In its Declaration on Measures to Eliminate International Terrorism adopted in 1994, and the Supplementary Declaration of 1996, the United Nations General Assembly defines terrorism as:

  • criminal acts,
  • intended or calculated to provoke a state of terror in the general public, a group of persons or particular persons,
  • for political purposes

The International Convention for the Suppression of the Financing of Terrorism of 1999, defines terrorism as:

  • an act
  • intended to cause death or serious bodily injury to a civilian, or to any other person not taking an active part in the hostilities in a situation of armed conflict,
  • when the purpose of such act, by its nature or context, is to intimidate a population, or to compel a government or an international organization to do or to abstain from doing any act.

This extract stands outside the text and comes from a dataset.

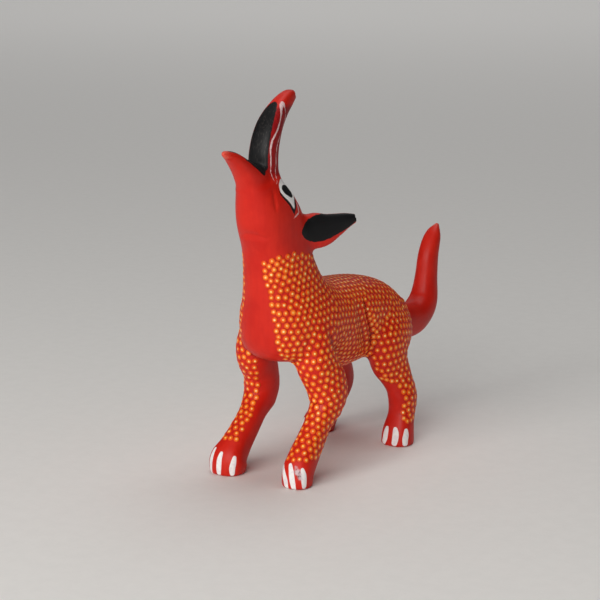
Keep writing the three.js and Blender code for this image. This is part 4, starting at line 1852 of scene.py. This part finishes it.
@dataclass
class DotPlan:
    """Where the dots go: in rows over each dotted limb, then evened out as a steady hand does."""

    skin: Skin
    block: Block
    ground: DotGround = field(default_factory=DotGround)
    limbs: tuple[tuple[str, RowsRun], ...] = (
        ("barrel", RowsRun.ALONG_IT),
        ("neck", RowsRun.ROUND_IT),
        *(
            (f"{side}_{part}", RowsRun.ROUND_IT)
            for part in ("arm", "forearm", "thigh", "shank")
            for side in ("left", "right")
        ),
    )
    pitch: float = 1.96
    row_gap: float = 0.78
    filler_gap: float = 0.86
    border: float = -0.3
    ring_steps: int = 121
    rough_rounds: int = 8
    fine_rounds: int = 6
    rough_share: int = 4
    rows_settling: tuple[int, float] = (3, 0.8)
    last_settling: tuple[int, float] = (2, 0.5)
    seed: int = 7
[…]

It is clear that these two definitions differ from each other and from the definition offered by the STL notwithstanding that some elements are common in all three definitions. 

Third, regardless of what definition is adopted or agreed upon terrorism appears to be evolving and changing at a rapid pace.  I wonder, for example, whether any definition would be able to capture all the acts that the civilized world considers as being acts of terrorism. Let us take the killing of Christians and Azidis who refuse to convert or pay the jiziah as demanded by the Islamic State (ISIS.)  Would such killings be covered in any of the foregoing definitions if the real motive behind the killing was the distorted belief of the killers that their actions are required by the command of God?

Note: This article expresses the author’s personal opinions and do not reflect the views of the Library of Congress or any other U.S. Government institution.